SHORT EXERCISE - Reproduce each line exactly.

GIVEN MATERIAL -
┏━━
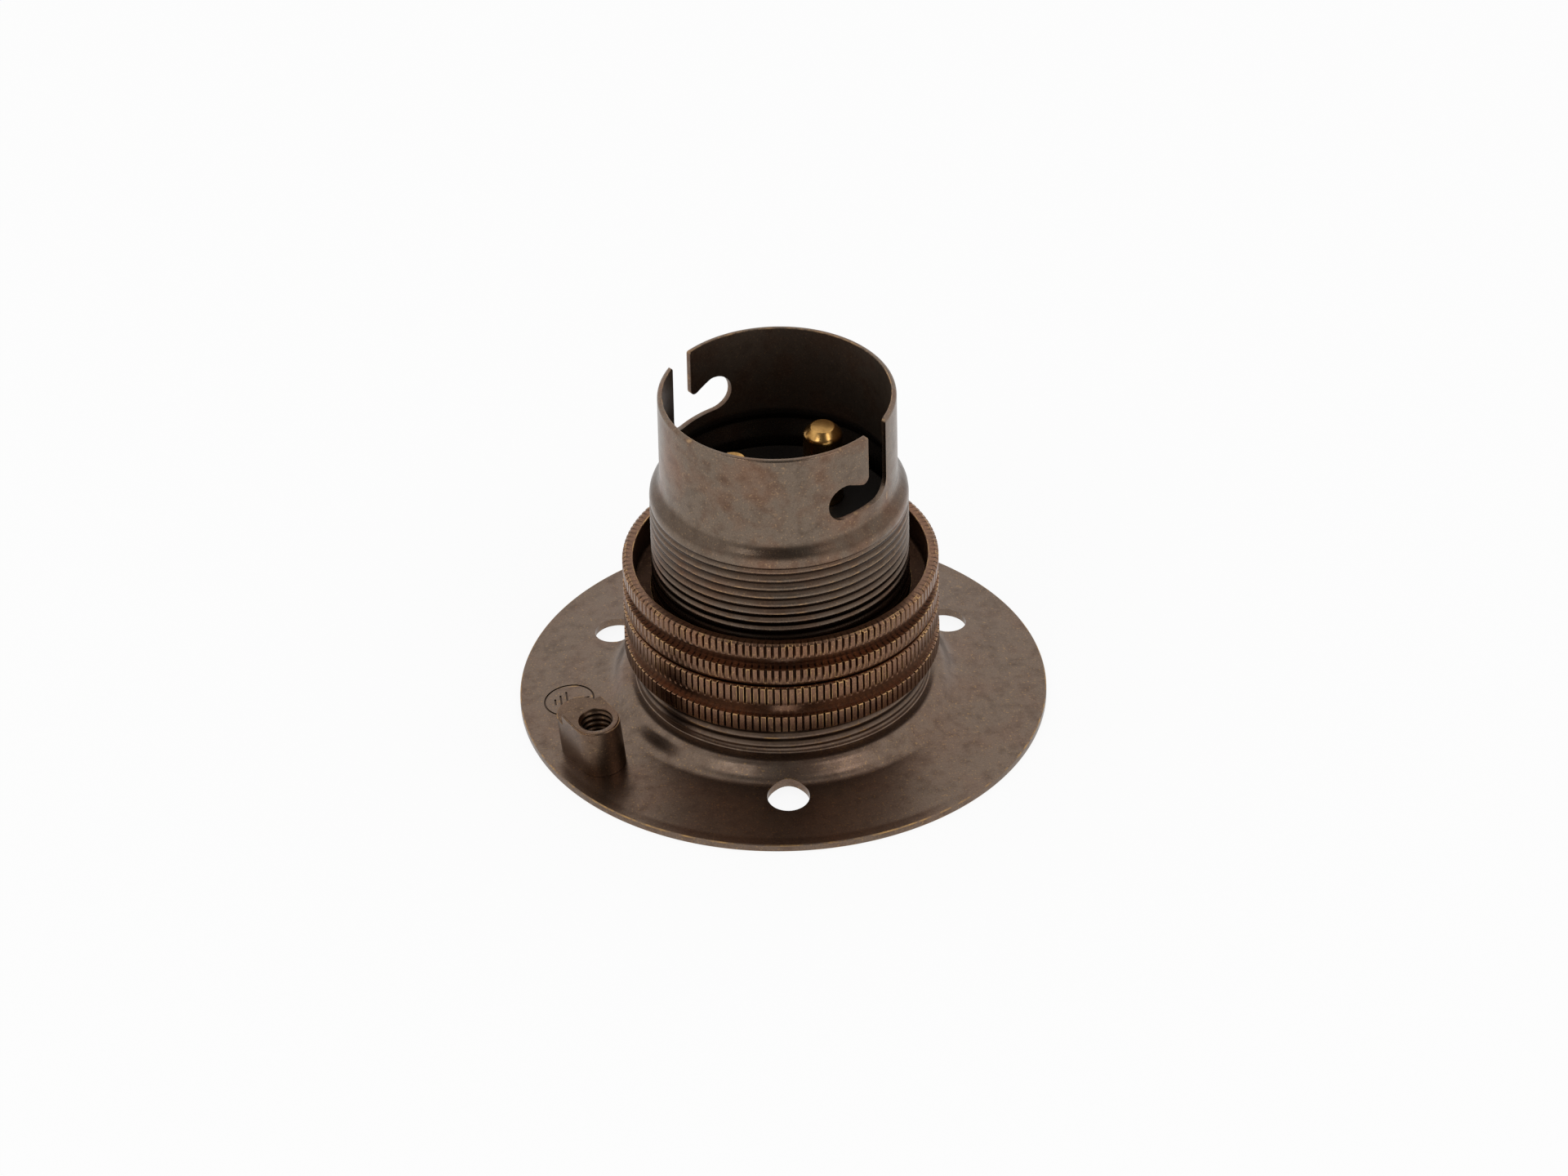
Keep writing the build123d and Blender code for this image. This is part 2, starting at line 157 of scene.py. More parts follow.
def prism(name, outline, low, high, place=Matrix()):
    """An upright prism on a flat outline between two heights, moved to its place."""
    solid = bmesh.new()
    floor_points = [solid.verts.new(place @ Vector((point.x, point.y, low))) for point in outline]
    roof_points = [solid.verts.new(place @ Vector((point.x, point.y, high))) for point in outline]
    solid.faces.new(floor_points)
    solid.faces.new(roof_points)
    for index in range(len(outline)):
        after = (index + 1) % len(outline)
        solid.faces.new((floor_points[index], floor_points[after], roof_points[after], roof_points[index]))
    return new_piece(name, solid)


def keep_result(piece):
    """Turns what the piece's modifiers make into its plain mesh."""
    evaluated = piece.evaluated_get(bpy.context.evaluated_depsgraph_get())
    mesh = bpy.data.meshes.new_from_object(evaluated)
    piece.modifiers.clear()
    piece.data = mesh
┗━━
COMPLETE OUTPUT -
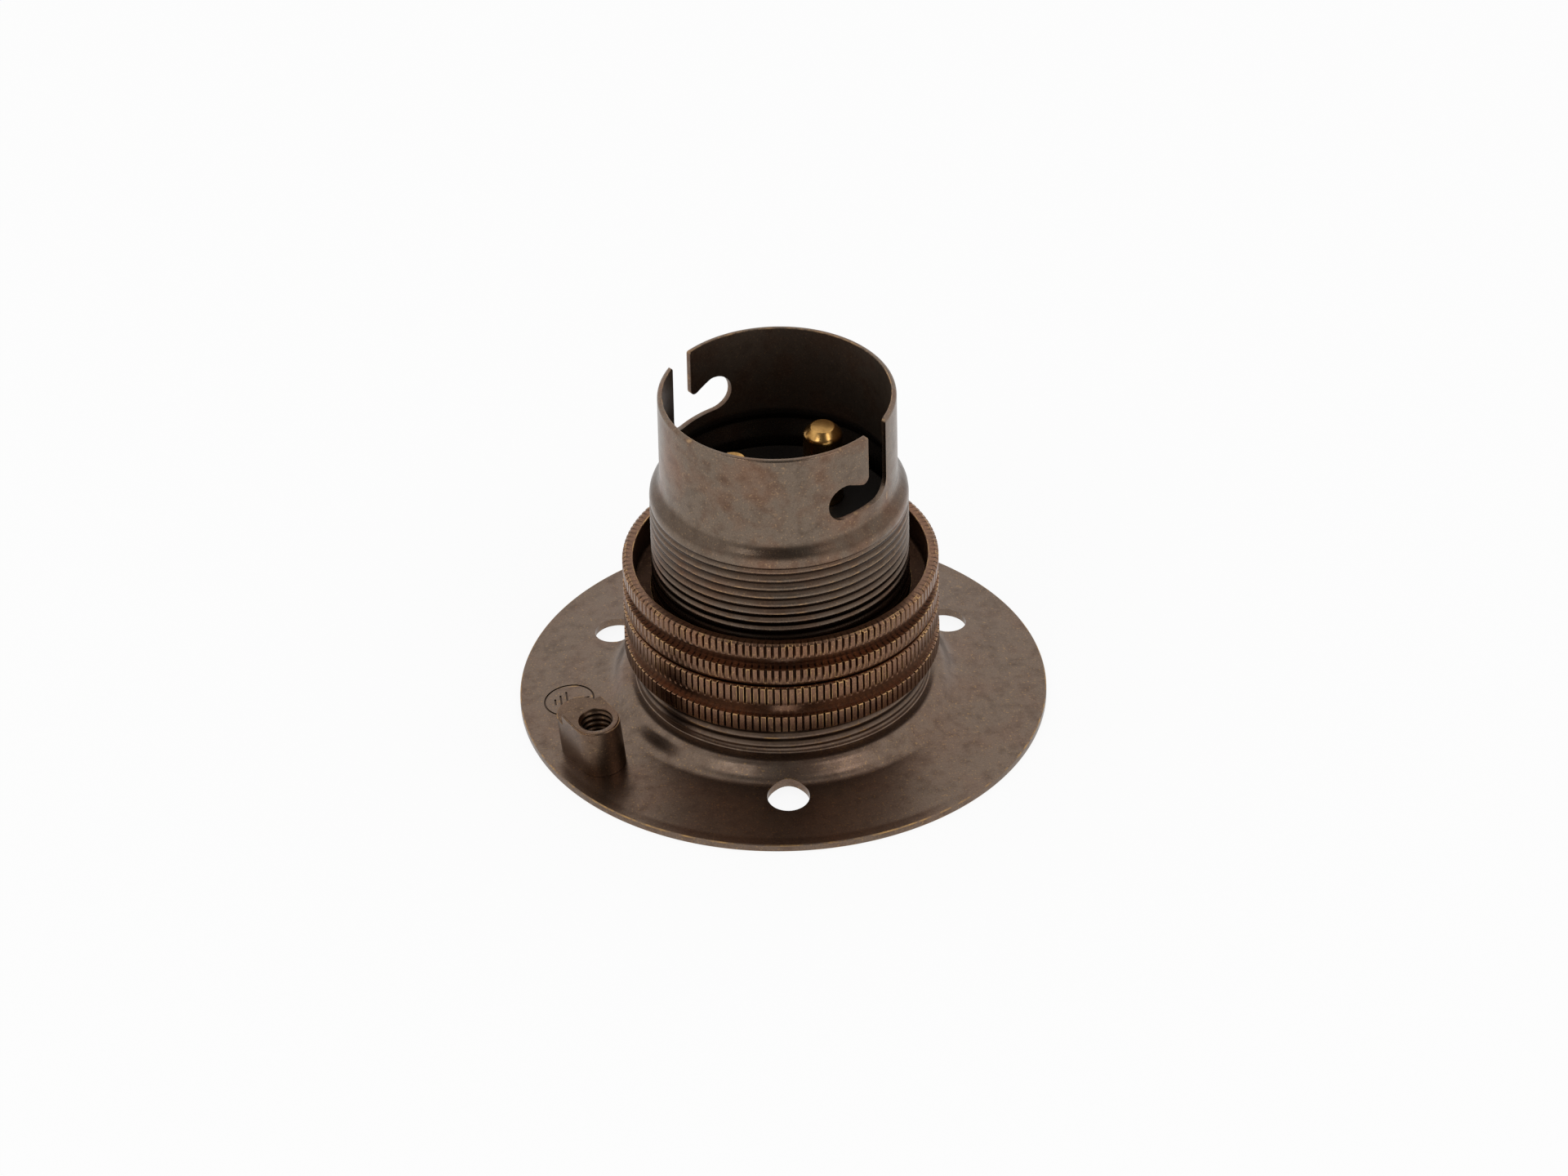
Keep writing the build123d and Blender code for this image. This is part 2, starting at line 157 of scene.py. More parts follow.
def prism(name, outline, low, high, place=Matrix()):
    """An upright prism on a flat outline between two heights, moved to its place."""
    solid = bmesh.new()
    floor_points = [solid.verts.new(place @ Vector((point.x, point.y, low))) for point in outline]
    roof_points = [solid.verts.new(place @ Vector((point.x, point.y, high))) for point in outline]
    solid.faces.new(floor_points)
    solid.faces.new(roof_points)
    for index in range(len(outline)):
        after = (index + 1) % len(outline)
        solid.faces.new((floor_points[index], floor_points[after], roof_points[after], roof_points[index]))
    return new_piece(name, solid)


def keep_result(piece):
    """Turns what the piece's modifiers make into its plain mesh."""
    evaluated = piece.evaluated_get(bpy.context.evaluated_depsgraph_get())
    mesh = bpy.data.meshes.new_from_object(evaluated)
    piece.modifiers.clear()
    piece.data = mesh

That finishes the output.